J'analyserai les tendances qui conduisent à penser la notion de service au XXIe siècle de façon un peu différente de celle à laquelle nous sommes habitués, avec deux axes de réflexion : un axe historique et un axe éconornique.
S'affranchir de la nécessité
La notion de service dans son acception courante est récente. Elle date du XXe siècle. L'étymoIogie nous dit que servir, "servitium" en latin, caractérise l'état de servage. Le service, dans l'antiquité, n'était autre que la prestation des esclaves. Dans les économies grecque ou romaine, ne sont considérés comme hommes libres que ceux qui ont pu s'affranchir des nécessités de la vie et peuvent dès lors participer aux débats publics et à l'organisation de la société. Celui qui doit travailler pour vivre n'est pas véritablement considéré comme homme libre. Deux sphères existent : la sphère publique, celle du politique, de l'égalité des hommes, des honneurs, et la sphère privée, celle du ménage, de l'économie, du travail, des inégalités, de la futilité, où se gèrent les nécessités de la vie.

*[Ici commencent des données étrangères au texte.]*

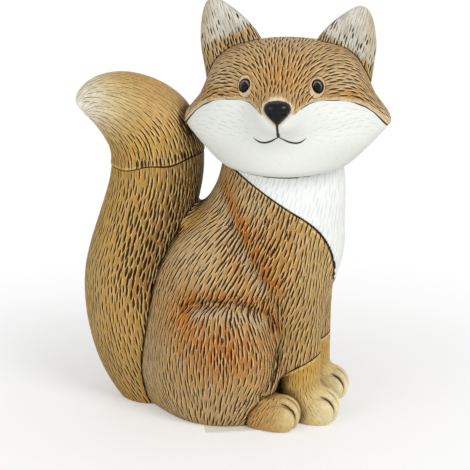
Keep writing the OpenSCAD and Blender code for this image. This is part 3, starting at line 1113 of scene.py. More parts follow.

"L'esclave, dit Aristote, est la façon humaine de maîtriser la nécessité". Les esclaves ne sont pas des outils à fabriquer, mais à vivre, la vie consommant sans cesse leurs services. Maîtriser la nécessité, n'est-ce pas là une remarquable définition de la notion moderne de service ? Et n'est-ce pas là, en l'étendant au-delà des nécessités, à l'agrément de la vie, ce qu'on doit attendre aujourd'hui de la prestation de service ? Notre service moderne nous semble trop lié à des savoir-faire, à un mode d'organisation, voire à des biens, des machines, des infrastructures.
La valeur du service
Comment est-on passé de cette prestation des esclaves à la conception actuelle des services ? Les sphères privées et publiques se sont interpénétrées. L'économie est sortie de l'enclave familiale pour devenir presque exclusivement commune. Hannah Arendt, dans "la condition de l'Homme moderne" nous dit que l'esclave libéré, devient peu à peu artisan, commerçant, travailleur. Ce qui compte alors, ce sont les œuvres produites. Le travail n'a de sens que s'il se traduit par une œuvre matérielle - ce qui en passant, permet de mesurer des productivités. En sortant de la sphère privée, le service n'a trouvé de salut qu'en se réifiant. La propriété des esclaves a été troquée contre la propriété de leur production. La liberté - s'affranchir des nécessités de la vie - est devenue capacité à détenir les biens nous en libérant.
Dans cette évolution
séculaire, toute production qui ne pouvait être décomptée
à travers une production matérielle a souffert d'un manque de
valeur.
Dès lors qu'une production n'est pas dénombrable, qu'elle ne se
traduit pas par un bien matériel, ce qui devient important est l'organisme
producteur - l'esclave public en quelque sorte -, et les équipements
qu'il utilise.
On est frappé de voir que nos grands services ne savent pratiquement revendre que leurs unités d'œuvre. Dans les télécommunications, ce qu'on achète, ce sont des durées, de la distance, du débit, et non des unités d'usage au sens où on pourrait les entendre à partir de l'étymologie du mot service.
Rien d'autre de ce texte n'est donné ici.